HARRISBURG - House Majority Leader Mike Turzai says he expected his chamber to vote this month on privatizing Pennsylvania's wine and spirits stores.
Turzai (R., Allegheny) promised reporters at a news conference Tuesday that he would formally introduce legislation for Gov. Corbett's liquor privatization plan by the end of the day - and that's what he did. He said he expected a floor vote by March 31.
"People recognize that it's time for change," said Turzai, the legislature's most vocal proponent of selling off Pennsylvania's 600-plus wine and spirits stores. "And there is significant support for moving Pennsylvania forward."
Corbett's plan would auction off the wholesale and retail operations of the Liquor Control Board (LCB) and use the estimated $1 billion in proceeds to help public schools. The way the Republican governor envisions it, beer and wine could be sold by taverns, restaurants, beer retailers, supermarkets, convenience stores, and even big-box stores.
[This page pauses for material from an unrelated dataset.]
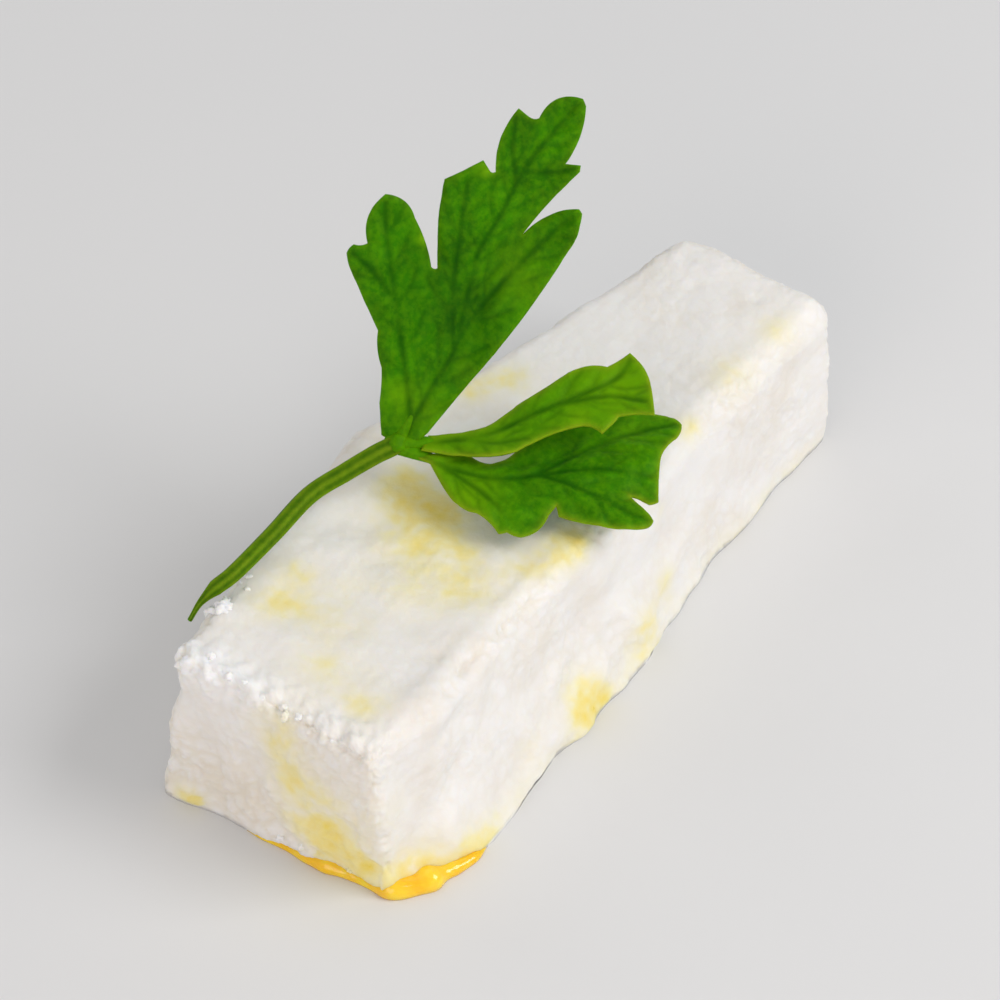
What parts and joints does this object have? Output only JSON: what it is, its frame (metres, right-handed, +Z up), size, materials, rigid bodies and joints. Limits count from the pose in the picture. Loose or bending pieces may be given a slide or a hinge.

The plan faces a tough fight in the legislature, which for years has been loath to make even minor changes to the state-run liquor model that has been in place since Prohibition ended.
This week, for instance, the chairman of the House Liquor Control Committee, State Rep. John Taylor (R., Phila.), circulated a proposed amendment to Corbett's plan that would let State Stores survive but compete with privately run stores.
Taylor could not be reached for comment Tuesday. But his proposed amendment would allow the LCB to decide which stores to close and when, depending on competition from private-sector beer distributors, grocery stores, and other entrepreneurs.
In all, Taylor's plan would allow for 1,200 private licenses, with beer distributors getting first crack. After that, others interested in selling wine and liquor could apply for licenses on a first-come, first-served basis.
Groceries could sell carryout beer and wine - though critics have argued that the price for such licenses would run so high that it would edge out mom-and-pop entrepreneurs.
Asked about Taylor's proposed amendment, Turzai was circumspect. He would not say whether he would accept a privatization proposal that let State Stores continue to exist. He strongly suggested, however, that his stance on such a plan would depend on how quickly State Stores were phased out.
"Once the private sector gets the opportunity to sell wine and spirits, the State Stores over time will not be able to compete. They will be phased out by the market," Turzai said. "It's just a matter of time."
Beyond Taylor's proposed amendment, liquor privatization has historically been opposed by the union representing State Store clerks and its Democratic allies in the legislature, as well as some Republicans who advocate for strict state control over alcohol sales.
At the same time, as Corbett often notes, recent polls show most Pennsylvania residents favor privatizing.